Before I answer that question let me introduce one more idea that’s important to remember–childhood itself is an invention, arriving roughly with Queen Victoria and being perfected ever since. You can read early descriptions from The Atlantic‘s early days here. You can read Neil Postman on its disappearance. You can read Paula S. Fass on the history of the idea. You can even read why Ben Sasse thinks we should reconsider an earlier, more rigorous approach. Like outrage, childhood is a social construct.
So what about Alabama in the late 1970s? Indulge me in using 1980 census data since its close to the date of the incidents I’ll also use some more contemporary data for comparison and clarification. Let’s start with the chart below.
Source: Social Explorer Tables(SE), Census 1980, U.S. Census Bureau and Social Explorer
The first two columns of numbers show the counts and distribution for the state of Alabama, the last two for Etowah County. What it shows is that Gadsden and its environs are a marrying sort of place, where even compared to the entire state people are more likely to be or have been married. A rising professional with career aspirations would, understandably, be better off sharing that state with his neighbors.
I also note the age range covered. That remains the age range that the census reports marriage on, an upward adjustment from 14 years and over which was the original reporting base. You and I might squirm at the idea. Some might take umbrage but from a strictly methodological perspective the Census Bureau has it right. They’re simply reporting a fact.
Let’s take a broader look at this phenomenon. Here’s some aggregated census data. It’s also drawn from 1980 but is national. It reports the age of the respondents first marriage. (The quantities reflect that this is a sample of the population. Figures are weighted.)
Source: Census of Population and Housing 1970, 1980, 1990, and 2000 [United States]: Public Use Microdata Sample: Artist Extract Files, 1980 Artist Extract File. Analysis ran on 2017-11-12 (05:17 PM EST) using SDA 3.5: Tables.

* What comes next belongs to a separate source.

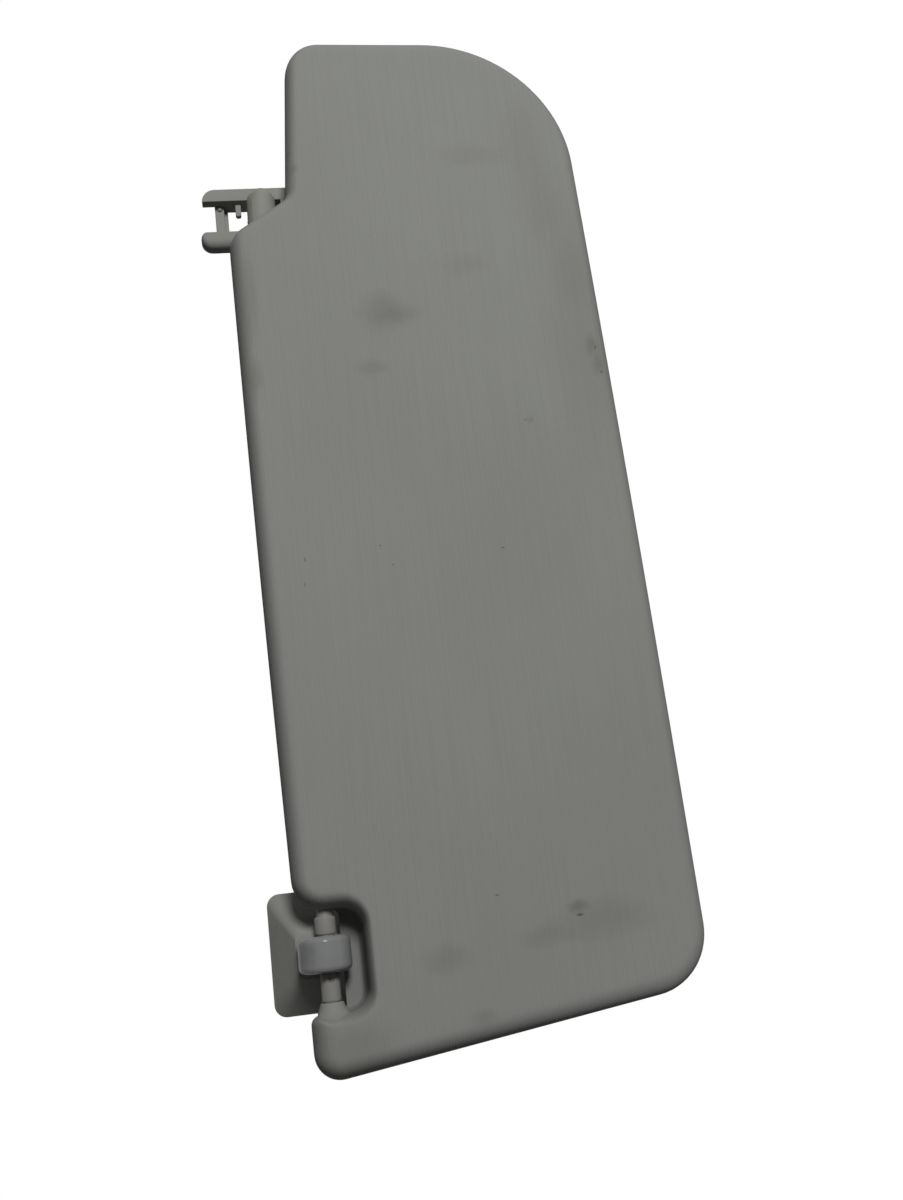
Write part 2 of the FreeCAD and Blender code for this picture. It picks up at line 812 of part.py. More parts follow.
export("pivot_rod", to_tilt_axis(pivot_rod()))
export("elbow_sleeve", to_tilt_axis(elbow_sleeve()))
export("spring_washer", to_tilt_axis(spring_washer()))
export("shaft_ring", to_tilt_axis(snap_ring(groove_z, ring_radius)))
export("rod_stop_ring", to_tilt_axis(stop_ring(groove_x, ring_radius)))

export("rod_carrier", to_tilt_axis(rod_carrier()))
export("outer_bearing", to_tilt_axis(rod_bearing(-carrier_near)))
export("inner_bearing", to_tilt_axis(rod_bearing(-carrier_far + bearing_length)))
export("detent_clip", to_tilt_axis(detent_clip()))
export("detent_rivets", to_tilt_axis(detent_rivets()))
export("frame_wire", to_tilt_axis(wire_shape(wire_radius)))

export("end_pin", to_tilt_axis(end_pin()))
upper_anchor = anchor_envelope(upper_anchor_near)
lower_anchor = anchor_envelope(lower_anchor_near).cut(wire_shape(wire_radius))
export("upper_pin_anchor", to_tilt_axis(upper_anchor.cut(end_pin())))
export("lower_pin_anchor", to_tilt_axis(lower_anchor.cut(end_pin())))
for node_name, piece in visor_pieces().items():
    export(node_name, to_tilt_axis(piece))

export("retainer_barrel", to_tilt_axis(retainer_barrel()))
export("retainer_foot", to_tilt_axis(retainer_foot()))
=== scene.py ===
"""Car sun visor: cloth, mouldings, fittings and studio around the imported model.

All lengths in the outline tables are in millimetres from the swivel axis (X) and the
tilt axis (Y). Finished meshes are in metres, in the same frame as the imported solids.
"""

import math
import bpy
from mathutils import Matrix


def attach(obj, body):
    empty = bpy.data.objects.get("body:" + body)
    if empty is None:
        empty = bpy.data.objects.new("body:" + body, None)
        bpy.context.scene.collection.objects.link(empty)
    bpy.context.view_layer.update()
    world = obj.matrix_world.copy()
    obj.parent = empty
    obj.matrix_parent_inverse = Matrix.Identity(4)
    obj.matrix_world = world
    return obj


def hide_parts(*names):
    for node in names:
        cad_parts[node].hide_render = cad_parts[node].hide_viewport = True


bl_info = {
    "name": "Car Sun Visor",
    "version": (1, 0, 0),
    "blender": (4, 5, 0),
    "location": "3D View > Sidebar > Visor",
    "description": "Builds the visible pieces of a fabric-covered sun visor on its pivot arm",
    "category": "Object",
}

import bmesh
import bpy
from bpy.props import FloatProperty, FloatVectorProperty, IntProperty, PointerProperty
from mathutils import Matrix, Vector, noise
from mathutils.geometry import delaunay_2d_cdt
from mathutils.kdtree import KDTree

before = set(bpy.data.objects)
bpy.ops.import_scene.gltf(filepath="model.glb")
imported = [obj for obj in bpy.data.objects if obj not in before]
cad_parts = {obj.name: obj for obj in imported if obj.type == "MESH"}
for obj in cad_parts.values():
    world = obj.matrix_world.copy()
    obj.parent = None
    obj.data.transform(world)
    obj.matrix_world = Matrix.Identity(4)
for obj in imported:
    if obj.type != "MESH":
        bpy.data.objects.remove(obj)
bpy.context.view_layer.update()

MM = 0.001
TILT_DROP = 26.0

# Outline of the visor, as in the solids
LOWER_REACH = 374.5
LOWER_SKEW = 19.4
EAR_REACH = 77.9
FREE_EDGE = 145.3
FREE_TAPER = 0.0157
NOTCH_LOW = 349.2
NOTCH_HIGH = 310.3
NOTCH_FOOT = 19.6
HINGE_EDGE_BASE = 15.5
HINGE_EDGE_PIN = 11.5
LOBE_EDGE_HIGH = 8.6
LOBE_EDGE_LOW = 8.4
EAR_ROOT = (-1.7, 10.7)
EAR_LEAN = 6.3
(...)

Add the percentages and you have 8% of the respondents reporting a first marriage between the ages of 14 and 18. If that holds for the population it’s more than 2.4 million people. Look at the colors. The red indicates it is more than 2 standard deviations from the average. Females are bearing the brunt of this; males take over at age 23.
So maybe marriage among very young people–people we might consider still children–is not unusual. Or maybe it was less unusual in 1980. How about more recently? Well, my colleagues at the Pew Research Center actually looked at the data in some detail a couple of years ago. Guess what? They found a regional skew, as shown in the nifty map below.
Astonishingly enough, Alabama is in the middle of the pack. Some nearby states see greater prevalence as do some nice blue coastal states.
The way I look at this admittedly thin (because a first pass) data, time and place explain an awful lot about the behavior of Judge Moore and his defenders. I am not asking you to put your feelings aside. I’m asking you to accept that there’s regional and personal variation in what might be considered the norm.

William Graham Sumner
1840-1910
The man who gave us mores and folkways.
Good faith requires accepting people who say 30-year old men dating teenage girls is not unusual behavior. Or that Joseph and Mary were many years apart in age and that worked out. You have to at least consider that it could well seem normal in Gadsden.
In college I encountered the work of William Graham Sumner, a man who almost single-handedly invented ethnocentrism and, for a while, imbued it with academic respectability. His other contributions were the related notions of mores and folkways.
I couldn’t put the meaning of the latter better than the Wikipedia entry: “…the customary norms specific to a given society are a defining aspect of the cultural identity of an ethnicity or a nation.” Isn’t a widening gap in what are viewed customary norms the defining issue of the age of Trump?